Шайи, без сомнения, – в числе самых крупных музыкантских фигур нашего времени. Начав карьеру при поддержке Клаудио Аббадо в юном возрасте, он достаточно быстро прошел путь от стажера до руководителя коллективов мирового уровня, получив опыт работы на посту главного дирижера таких легендарных оркестров, как Консертгебау и Гевандхаус. В 2015 году Риккардо Шайи вернулся из Лейпцига в родной Милан, где возглавил театр и филармонию Ла Скала, и с успехом дирижирует как оперными спектаклями, так и интереснейшими симфоническими программами. Одна из таких программ прозвучала в Париже, в филармоническом Большом зале Пьера Булеза.
Вечер открылся Первым скрипичным концертом Дмитрия Шостаковича, солировал Максим Венгеров. Написанное в 1948 году, в разгар борьбы с формализмом в искусстве, это произведение – одно из самых личных у Шостаковича, в нем неоднократно появляется его звуковая монограмма DSCH. Вторая часть – дьявольское скерцо, по преданию, записывалось прямо во время разгромных собраний, на которых публично клеймили композитора.

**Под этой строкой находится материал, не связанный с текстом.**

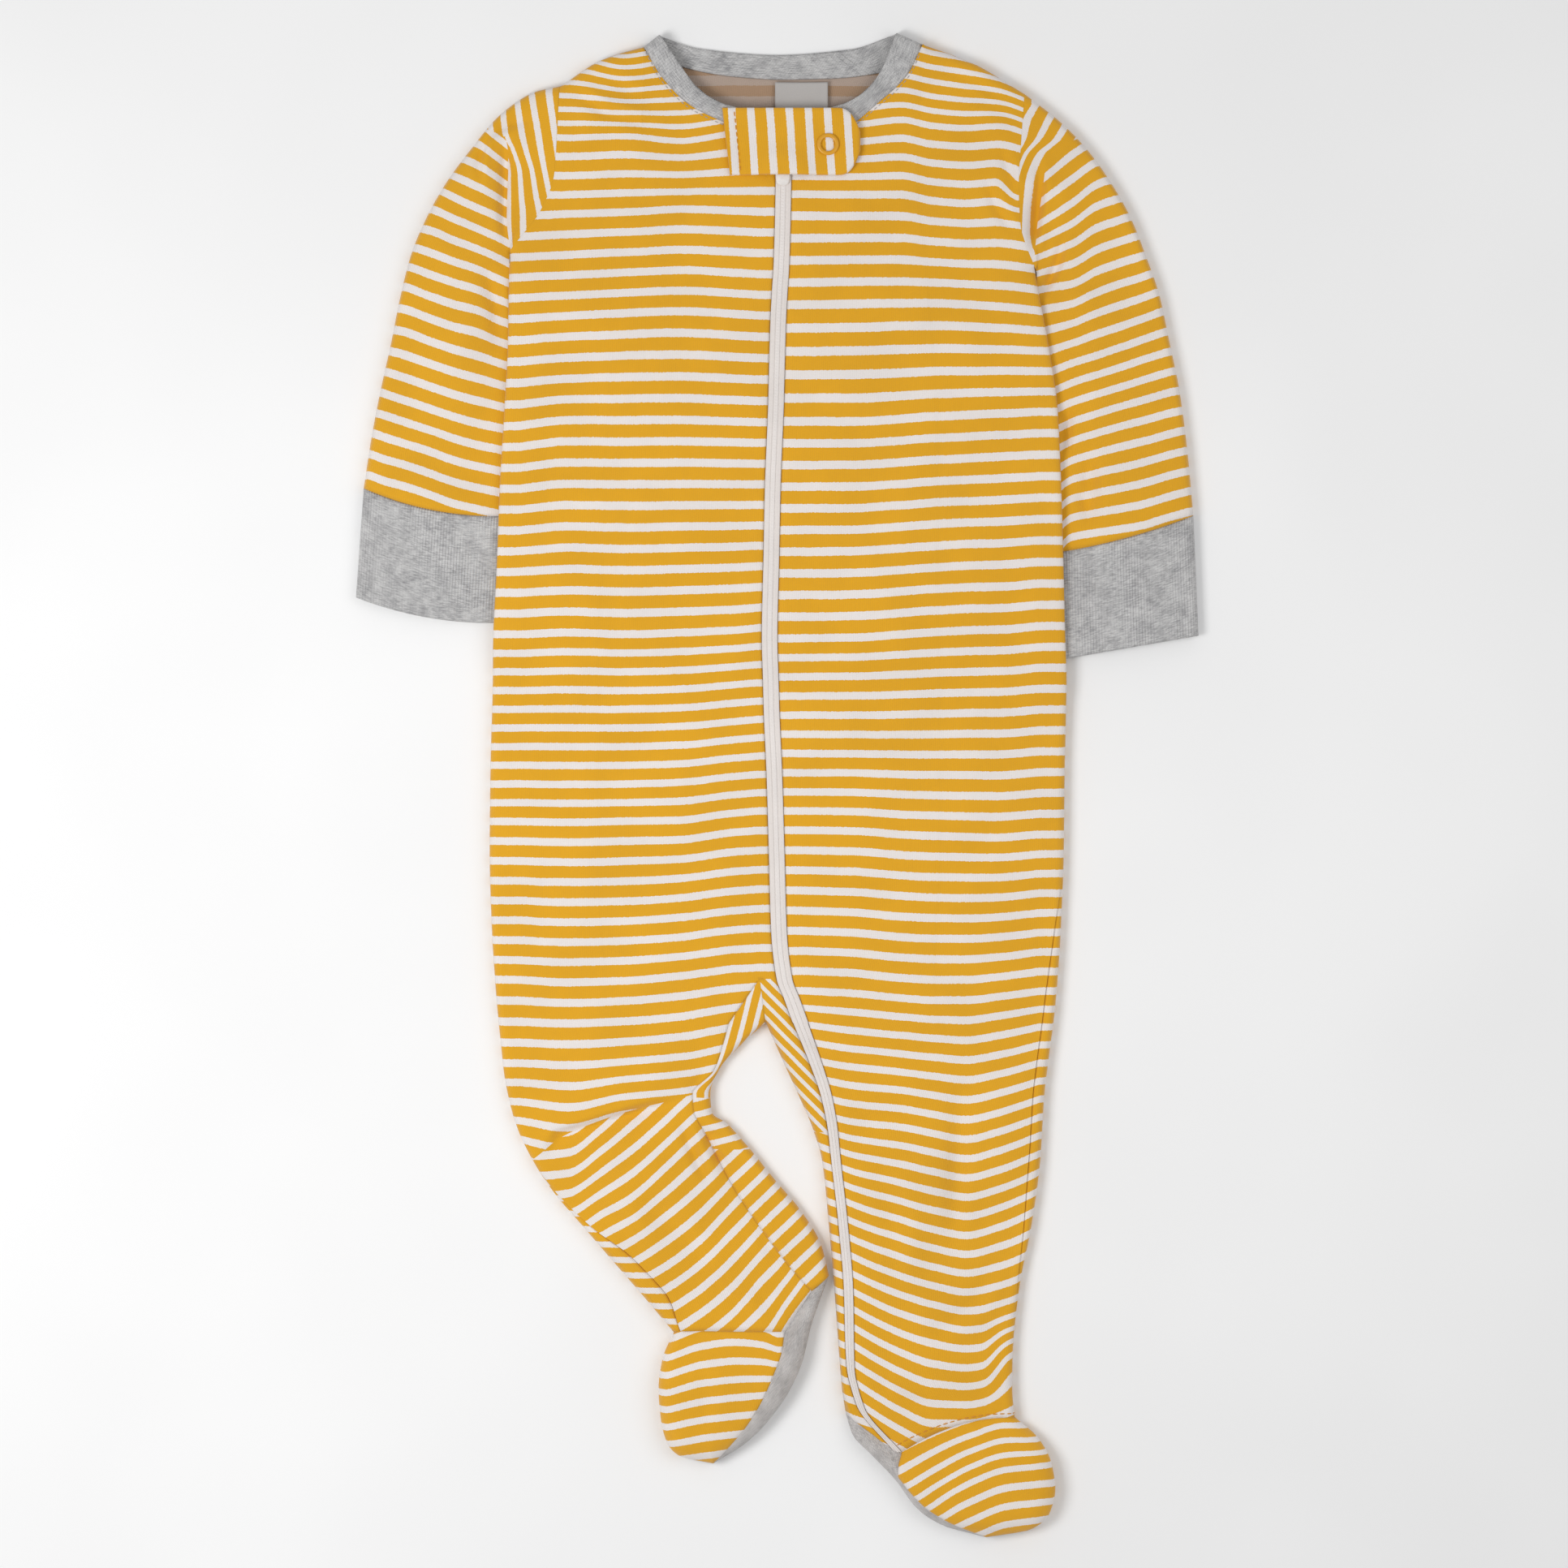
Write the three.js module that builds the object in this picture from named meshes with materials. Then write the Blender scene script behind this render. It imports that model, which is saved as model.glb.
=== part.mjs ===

Существуют разные взгляды на интерпретацию этого действительно великого сочинения. Кто-то может видеть в нем пародию на советский тоталитарный режим со всеми его ужасами и страшными ужимками, и в таком случае подчеркивается гротескное начало. Для кого-то концерт, напротив, – больше пронзительная лирическая драма. Шайи в своей трактовке, прежде всего, подчеркнул пафос высокой трагедии в ее барочном понимании, подняв музыку Шостаковича к баховскому уровню. Скрипичный концерт стал своего рода инструментальными «Страстями»: в сумрачной первой части («Ноктюрн») слышалось тяжелое размышление («моление о чаше»), Скерцо изображало осмеяние толпой, Пассакалия была подобна несению креста на Голгофу и, наконец, Бурлеска – торжество пустой материи, кружение внешнего мира, погружающего в сиюминутные дела и заботы.
Как настоящий театральный художник, Шайи добивался удивительной выразительности тембров при их безукоризненной чистоте и ясности. Зловещий контрафагот в первой части на фоне мистически светящегося «нимба» скрипок или практически «хор плакальщиц» у деревянных духовых в том же «Ноктюрне», «смех» у струнных, поглощающий солиста в конце второй части, – подобные примеры можно перечислять долго. Для дирижера каждый тембр – не просто красивая краска в общей палитре, но смыслонесущий элемент. Великолепный скрипач Максим Венгеров с его ясным, сочным, благородным, классически округлым звуком прекрасно вписался в общую концепцию трагедии, а сыгранная им на бис Сарабанда из Второй партиты И.С. Баха стала действительным послесловием к шостаковичевской драме, перекликаясь с сольной каденцией между Пассакалией и Бурлеской.
Исполненный во втором отделении Концерт для оркестра Бартока, в котором венгерский классик подводит итоги жизни, во многом перекликался с Шостаковичем: сумраком медленных частей (Интродукции и Элегии), дьявольской буффонадой Интермеццо и Финала. Роскошной партитуре, созданной в расчете на Бостонский оркестр во главе с Сергеем Кусевицким, Шайи сообщил балетную пластику. И если Скрипичный концерт можно было уподобить «Страстям», то музыка Бартока стала настоящим карнавалом, где с итальянской легкостью менялись маски – от фантастических пугающих образов до беззаботно веселых. Невероятное техническое мастерство оркестра обеспечило буквально «кинематографическое» воссоздание пестрых картин.
Незабываемым стал бис второго отделения – увертюра к опере «Семирамида» Россини. Оказавшись в родной стихии, Шайи и музыканты оркестра на глазах восторженной публики сотворили настоящее чудо, подобно тому, как если бы нам в ускоренной съемке показали, как гениальный скульптор ваяет свой шедевр. Одним из самых поразительных моментов исполнения стало ощущение, что звук, внешне не переходя достаточно скромных по децибелам границ, несется в кульминациях гигантской, всесокрушающей волной, притом настолько прозрачной, что просматривается малейшая деталь.